▶ What you will do
Look for the word "code" in each line and report the count of matching lines, with nothing added.

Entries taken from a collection

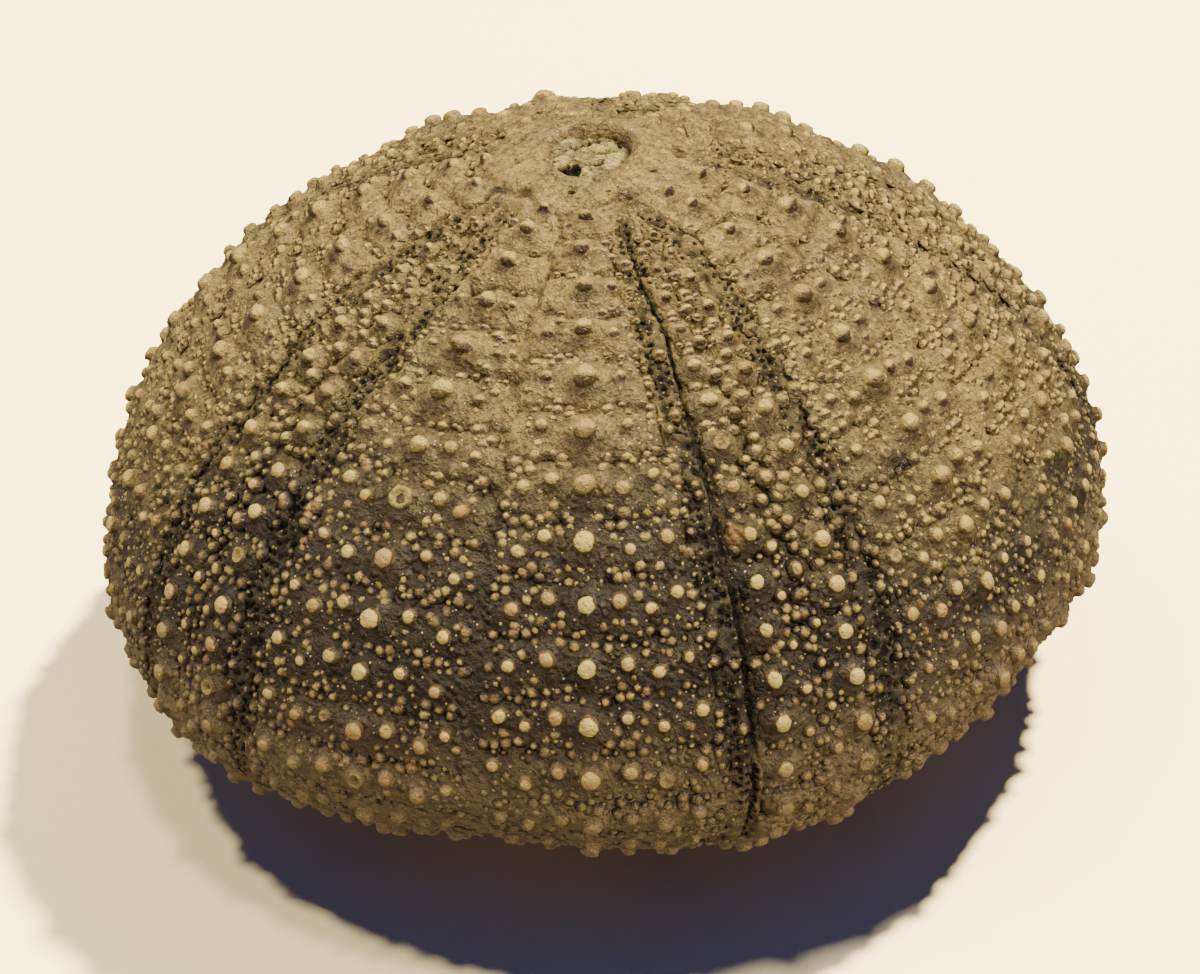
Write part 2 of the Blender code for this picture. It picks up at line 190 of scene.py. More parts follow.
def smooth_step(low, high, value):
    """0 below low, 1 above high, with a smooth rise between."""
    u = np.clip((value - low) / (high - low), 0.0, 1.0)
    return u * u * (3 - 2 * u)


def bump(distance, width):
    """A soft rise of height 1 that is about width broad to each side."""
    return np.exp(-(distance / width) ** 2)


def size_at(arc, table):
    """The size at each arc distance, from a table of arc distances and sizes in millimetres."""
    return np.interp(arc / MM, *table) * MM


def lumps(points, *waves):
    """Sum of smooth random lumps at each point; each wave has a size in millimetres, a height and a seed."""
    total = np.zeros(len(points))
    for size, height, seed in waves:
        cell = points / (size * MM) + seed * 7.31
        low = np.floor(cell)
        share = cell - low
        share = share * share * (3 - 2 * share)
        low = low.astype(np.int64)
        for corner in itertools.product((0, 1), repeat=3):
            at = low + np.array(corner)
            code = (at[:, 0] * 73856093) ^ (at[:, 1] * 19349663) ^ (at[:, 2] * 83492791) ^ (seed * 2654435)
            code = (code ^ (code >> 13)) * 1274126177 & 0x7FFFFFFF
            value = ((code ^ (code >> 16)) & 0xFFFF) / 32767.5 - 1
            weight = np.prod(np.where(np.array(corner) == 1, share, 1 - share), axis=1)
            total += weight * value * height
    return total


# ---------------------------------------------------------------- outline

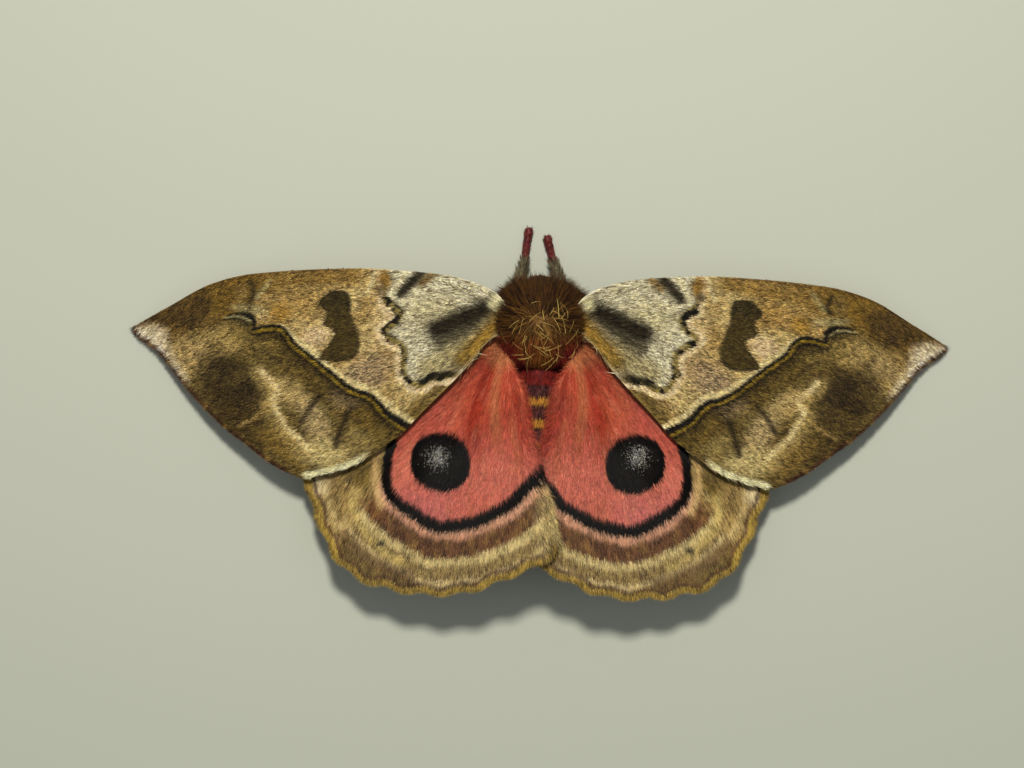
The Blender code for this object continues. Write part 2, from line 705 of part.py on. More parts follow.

---

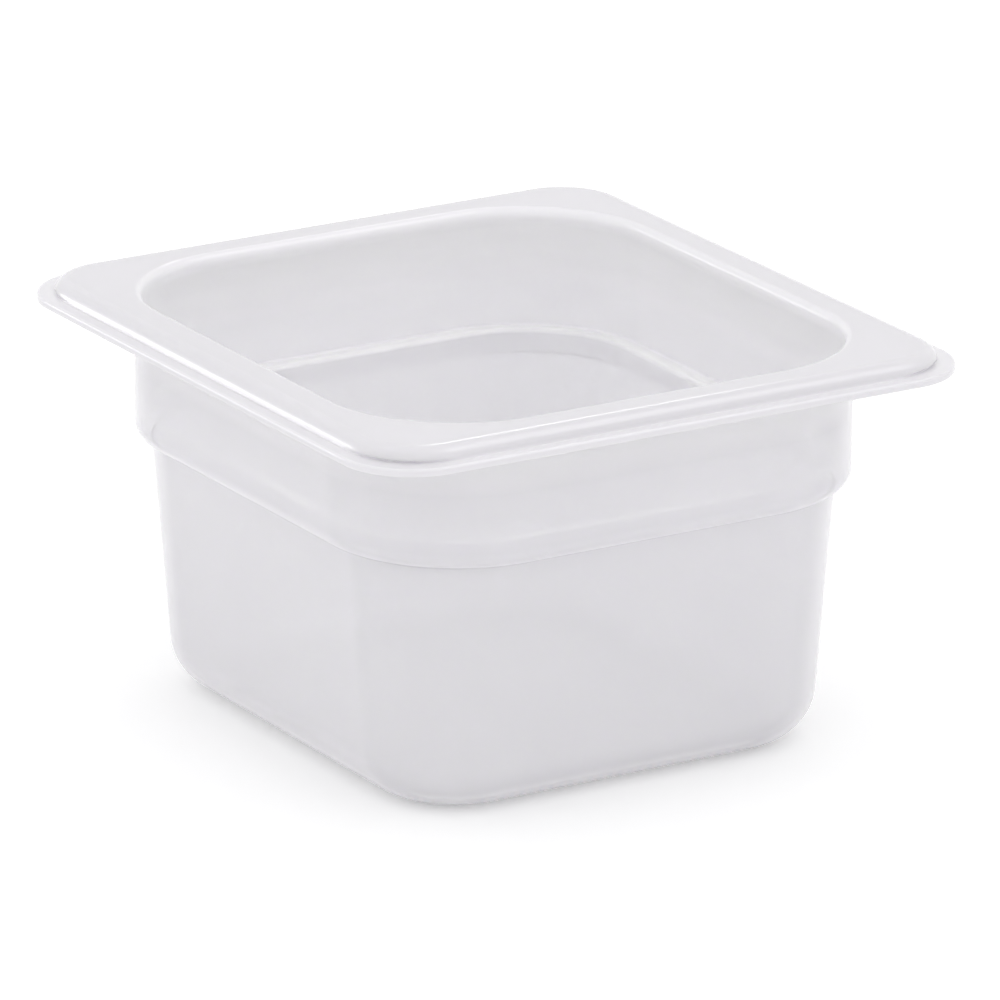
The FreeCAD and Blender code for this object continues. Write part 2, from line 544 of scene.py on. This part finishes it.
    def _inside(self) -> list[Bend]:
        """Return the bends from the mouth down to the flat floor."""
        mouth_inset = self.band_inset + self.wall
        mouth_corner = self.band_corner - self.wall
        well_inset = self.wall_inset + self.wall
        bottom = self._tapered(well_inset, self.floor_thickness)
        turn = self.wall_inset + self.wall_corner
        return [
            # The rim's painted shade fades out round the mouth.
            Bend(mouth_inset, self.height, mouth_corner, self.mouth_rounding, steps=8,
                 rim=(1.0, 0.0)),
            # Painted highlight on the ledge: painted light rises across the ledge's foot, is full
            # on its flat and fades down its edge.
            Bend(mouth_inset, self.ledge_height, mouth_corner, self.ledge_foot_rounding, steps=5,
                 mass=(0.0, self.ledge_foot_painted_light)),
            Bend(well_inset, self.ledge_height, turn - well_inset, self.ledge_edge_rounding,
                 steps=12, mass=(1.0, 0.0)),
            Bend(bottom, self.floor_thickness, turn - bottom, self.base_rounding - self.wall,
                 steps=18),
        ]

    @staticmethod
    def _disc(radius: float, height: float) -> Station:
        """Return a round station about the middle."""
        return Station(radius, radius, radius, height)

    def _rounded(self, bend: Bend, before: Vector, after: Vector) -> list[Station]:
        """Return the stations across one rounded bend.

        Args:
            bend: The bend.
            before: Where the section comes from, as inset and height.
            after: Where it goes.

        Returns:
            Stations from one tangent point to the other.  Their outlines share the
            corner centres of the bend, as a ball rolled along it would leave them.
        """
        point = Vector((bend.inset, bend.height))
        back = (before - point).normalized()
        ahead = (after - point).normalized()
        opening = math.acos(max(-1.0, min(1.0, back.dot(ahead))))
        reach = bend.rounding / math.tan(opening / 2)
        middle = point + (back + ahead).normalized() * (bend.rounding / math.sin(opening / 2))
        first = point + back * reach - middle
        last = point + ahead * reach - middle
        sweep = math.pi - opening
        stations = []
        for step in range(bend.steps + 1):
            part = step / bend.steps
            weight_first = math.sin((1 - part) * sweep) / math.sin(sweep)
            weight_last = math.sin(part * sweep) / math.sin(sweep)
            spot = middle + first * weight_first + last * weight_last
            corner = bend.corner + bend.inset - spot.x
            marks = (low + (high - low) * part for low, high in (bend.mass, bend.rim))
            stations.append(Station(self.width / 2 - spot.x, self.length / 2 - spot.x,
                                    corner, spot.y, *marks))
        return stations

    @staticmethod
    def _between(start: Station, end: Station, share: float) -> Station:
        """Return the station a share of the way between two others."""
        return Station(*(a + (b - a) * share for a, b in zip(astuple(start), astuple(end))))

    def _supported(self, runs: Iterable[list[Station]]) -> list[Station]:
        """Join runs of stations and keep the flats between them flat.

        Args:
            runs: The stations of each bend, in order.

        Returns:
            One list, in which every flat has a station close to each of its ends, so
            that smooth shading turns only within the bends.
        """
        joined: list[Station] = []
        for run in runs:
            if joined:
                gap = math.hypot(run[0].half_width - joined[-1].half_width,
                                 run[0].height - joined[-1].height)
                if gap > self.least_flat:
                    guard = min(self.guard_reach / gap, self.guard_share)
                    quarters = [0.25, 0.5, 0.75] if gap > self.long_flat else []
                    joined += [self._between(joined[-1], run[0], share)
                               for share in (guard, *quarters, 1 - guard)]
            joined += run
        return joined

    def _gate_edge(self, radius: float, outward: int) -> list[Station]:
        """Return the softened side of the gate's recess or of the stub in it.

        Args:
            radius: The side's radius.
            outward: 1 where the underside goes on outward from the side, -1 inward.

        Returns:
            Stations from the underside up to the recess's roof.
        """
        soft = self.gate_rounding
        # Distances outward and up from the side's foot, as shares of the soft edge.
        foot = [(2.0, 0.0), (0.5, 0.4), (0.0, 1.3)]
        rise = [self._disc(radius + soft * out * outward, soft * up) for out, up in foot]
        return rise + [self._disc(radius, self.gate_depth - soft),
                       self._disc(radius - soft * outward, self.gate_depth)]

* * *

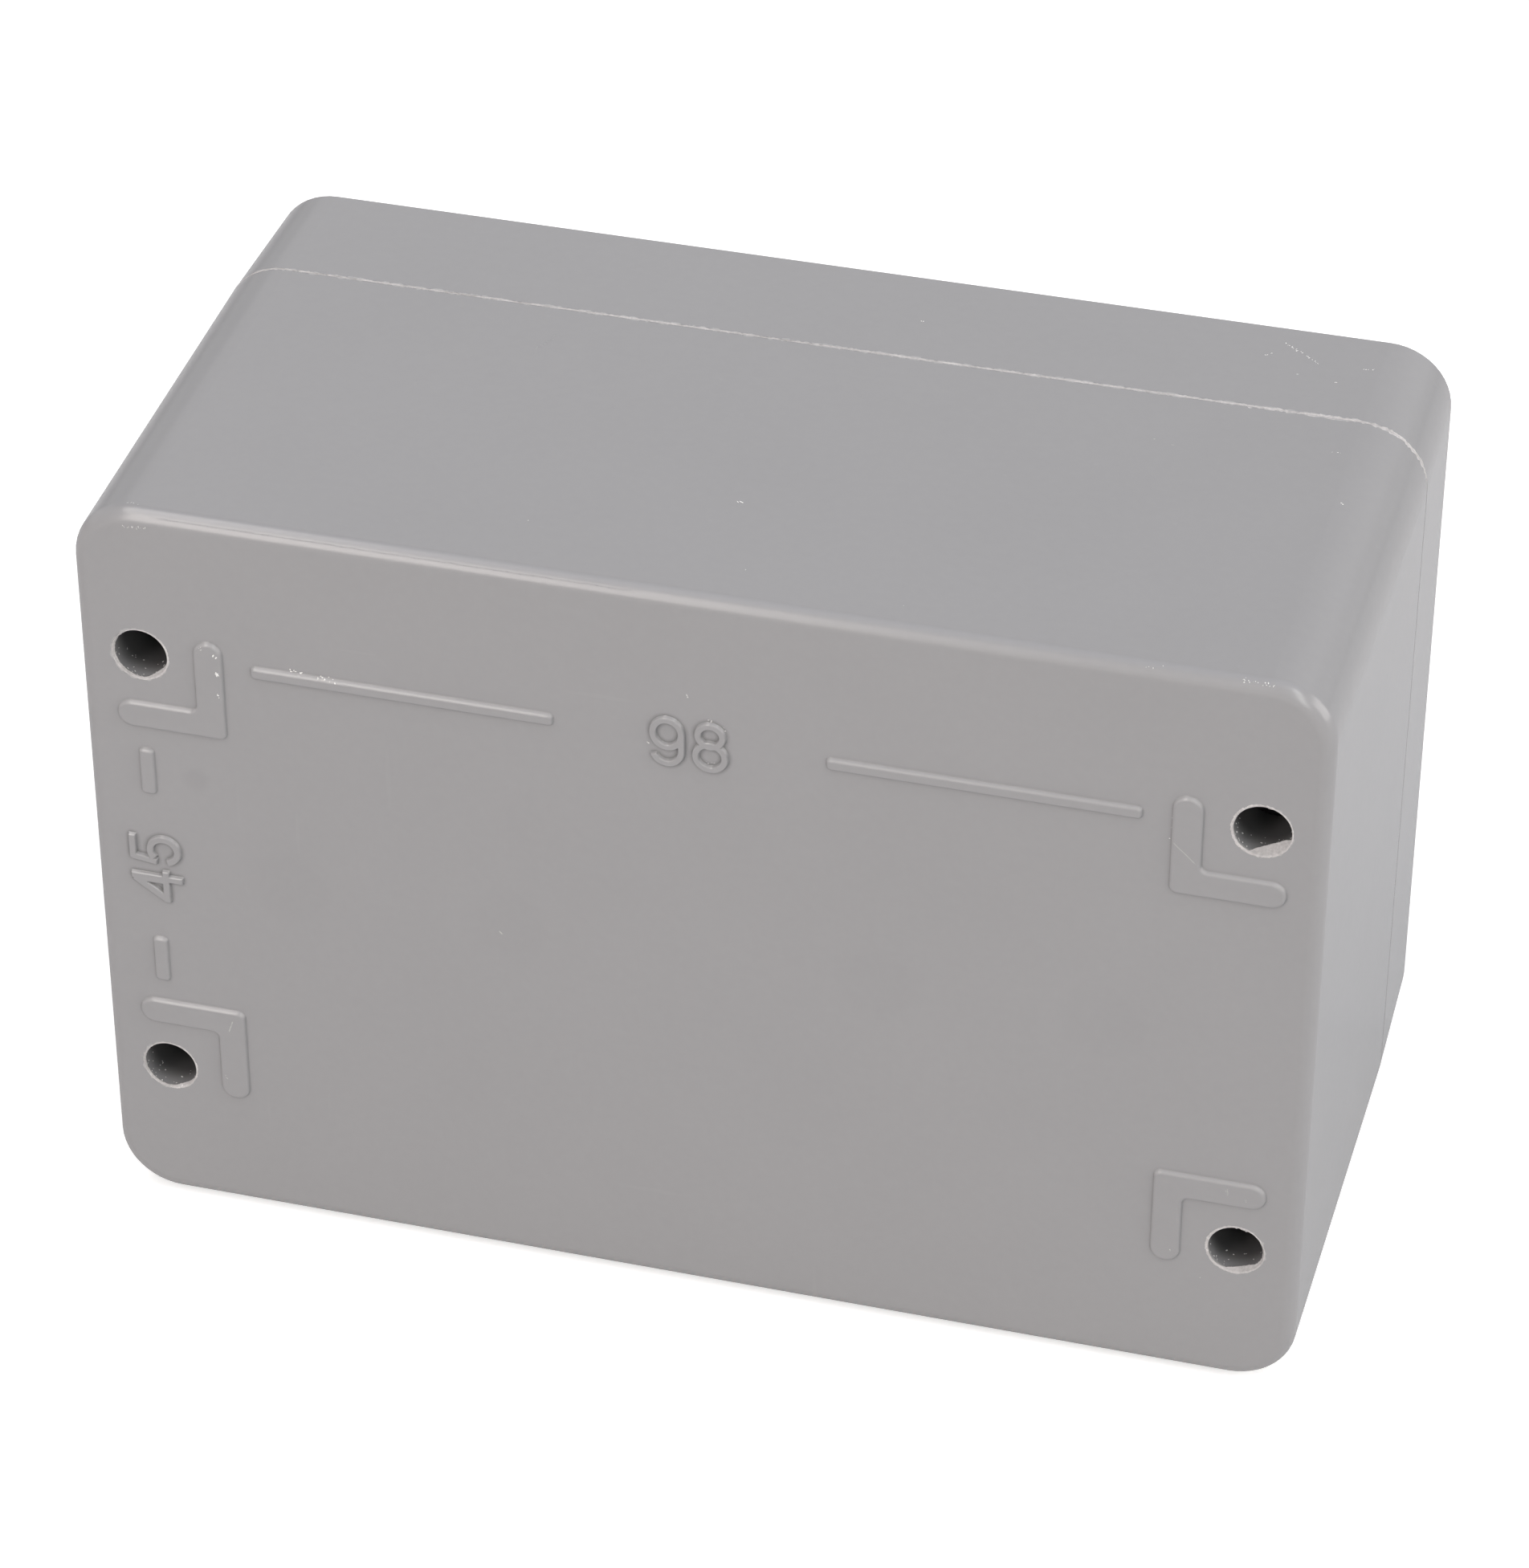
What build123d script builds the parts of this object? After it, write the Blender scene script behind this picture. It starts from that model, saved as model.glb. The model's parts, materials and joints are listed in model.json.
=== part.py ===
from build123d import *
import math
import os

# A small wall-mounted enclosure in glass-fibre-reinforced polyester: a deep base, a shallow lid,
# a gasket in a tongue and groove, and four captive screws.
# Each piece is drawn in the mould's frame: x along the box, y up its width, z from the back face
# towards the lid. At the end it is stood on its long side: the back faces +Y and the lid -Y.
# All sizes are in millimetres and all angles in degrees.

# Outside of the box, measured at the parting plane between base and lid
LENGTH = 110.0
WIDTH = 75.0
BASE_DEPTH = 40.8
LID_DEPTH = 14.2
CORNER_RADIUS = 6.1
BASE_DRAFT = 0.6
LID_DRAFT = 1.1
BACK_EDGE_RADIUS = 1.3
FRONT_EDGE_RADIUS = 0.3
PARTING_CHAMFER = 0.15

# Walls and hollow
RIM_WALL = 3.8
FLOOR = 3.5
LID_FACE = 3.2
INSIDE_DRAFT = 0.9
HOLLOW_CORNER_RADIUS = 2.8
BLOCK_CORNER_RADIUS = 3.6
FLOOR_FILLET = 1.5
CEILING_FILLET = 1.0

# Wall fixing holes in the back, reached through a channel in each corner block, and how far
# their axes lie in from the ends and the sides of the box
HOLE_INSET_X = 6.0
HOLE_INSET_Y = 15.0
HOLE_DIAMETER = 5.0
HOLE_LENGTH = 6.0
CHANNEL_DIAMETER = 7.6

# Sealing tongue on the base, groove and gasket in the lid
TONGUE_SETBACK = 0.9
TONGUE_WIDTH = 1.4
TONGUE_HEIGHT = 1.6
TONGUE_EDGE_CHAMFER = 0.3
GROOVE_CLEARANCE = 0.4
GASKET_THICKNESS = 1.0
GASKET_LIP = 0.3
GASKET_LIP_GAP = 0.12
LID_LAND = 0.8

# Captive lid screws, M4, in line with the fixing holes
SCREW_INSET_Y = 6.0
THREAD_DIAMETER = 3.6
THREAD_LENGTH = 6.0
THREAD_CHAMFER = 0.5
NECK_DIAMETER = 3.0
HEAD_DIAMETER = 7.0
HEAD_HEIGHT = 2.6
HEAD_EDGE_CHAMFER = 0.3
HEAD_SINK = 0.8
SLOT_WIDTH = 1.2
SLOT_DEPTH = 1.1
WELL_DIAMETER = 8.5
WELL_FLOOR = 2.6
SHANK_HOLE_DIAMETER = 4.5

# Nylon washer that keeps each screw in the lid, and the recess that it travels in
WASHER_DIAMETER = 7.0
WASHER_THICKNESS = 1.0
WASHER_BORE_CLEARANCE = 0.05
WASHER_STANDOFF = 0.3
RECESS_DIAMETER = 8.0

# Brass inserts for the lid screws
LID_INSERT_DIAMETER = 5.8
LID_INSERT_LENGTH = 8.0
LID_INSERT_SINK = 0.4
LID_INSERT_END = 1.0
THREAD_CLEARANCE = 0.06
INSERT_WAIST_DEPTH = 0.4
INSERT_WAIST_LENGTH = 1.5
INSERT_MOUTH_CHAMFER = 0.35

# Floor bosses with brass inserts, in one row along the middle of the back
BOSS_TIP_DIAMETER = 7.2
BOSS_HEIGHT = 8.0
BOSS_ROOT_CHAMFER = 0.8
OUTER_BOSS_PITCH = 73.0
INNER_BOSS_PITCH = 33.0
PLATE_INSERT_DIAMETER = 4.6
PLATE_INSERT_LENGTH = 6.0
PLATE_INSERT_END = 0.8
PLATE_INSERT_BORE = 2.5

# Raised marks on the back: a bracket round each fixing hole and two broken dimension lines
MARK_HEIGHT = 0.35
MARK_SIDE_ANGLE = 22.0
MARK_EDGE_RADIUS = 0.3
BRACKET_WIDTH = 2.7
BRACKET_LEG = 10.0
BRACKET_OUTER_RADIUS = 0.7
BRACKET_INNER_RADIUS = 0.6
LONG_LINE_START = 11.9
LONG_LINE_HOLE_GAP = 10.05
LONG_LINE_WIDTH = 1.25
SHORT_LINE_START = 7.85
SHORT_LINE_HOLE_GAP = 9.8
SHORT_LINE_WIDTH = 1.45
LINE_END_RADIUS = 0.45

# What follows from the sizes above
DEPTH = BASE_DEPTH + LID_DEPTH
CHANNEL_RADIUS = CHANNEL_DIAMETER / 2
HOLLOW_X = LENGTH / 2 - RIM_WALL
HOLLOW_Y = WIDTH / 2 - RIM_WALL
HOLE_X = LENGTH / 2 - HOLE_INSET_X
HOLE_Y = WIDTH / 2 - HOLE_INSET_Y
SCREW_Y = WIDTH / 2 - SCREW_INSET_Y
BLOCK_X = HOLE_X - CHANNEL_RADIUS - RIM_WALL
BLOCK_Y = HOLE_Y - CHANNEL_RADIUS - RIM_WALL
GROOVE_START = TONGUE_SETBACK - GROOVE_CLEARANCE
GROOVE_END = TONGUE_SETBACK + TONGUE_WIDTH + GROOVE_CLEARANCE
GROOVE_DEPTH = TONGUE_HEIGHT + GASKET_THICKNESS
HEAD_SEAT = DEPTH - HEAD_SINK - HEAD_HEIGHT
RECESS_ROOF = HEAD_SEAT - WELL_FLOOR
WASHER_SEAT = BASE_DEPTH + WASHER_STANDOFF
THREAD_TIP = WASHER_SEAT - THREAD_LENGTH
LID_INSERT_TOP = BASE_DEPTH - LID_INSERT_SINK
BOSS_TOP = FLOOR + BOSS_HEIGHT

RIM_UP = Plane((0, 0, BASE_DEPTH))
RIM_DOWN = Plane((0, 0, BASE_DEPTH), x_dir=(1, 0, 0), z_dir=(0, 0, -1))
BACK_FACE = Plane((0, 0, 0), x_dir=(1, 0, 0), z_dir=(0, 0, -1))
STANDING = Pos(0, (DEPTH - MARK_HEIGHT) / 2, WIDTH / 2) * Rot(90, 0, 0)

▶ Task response
6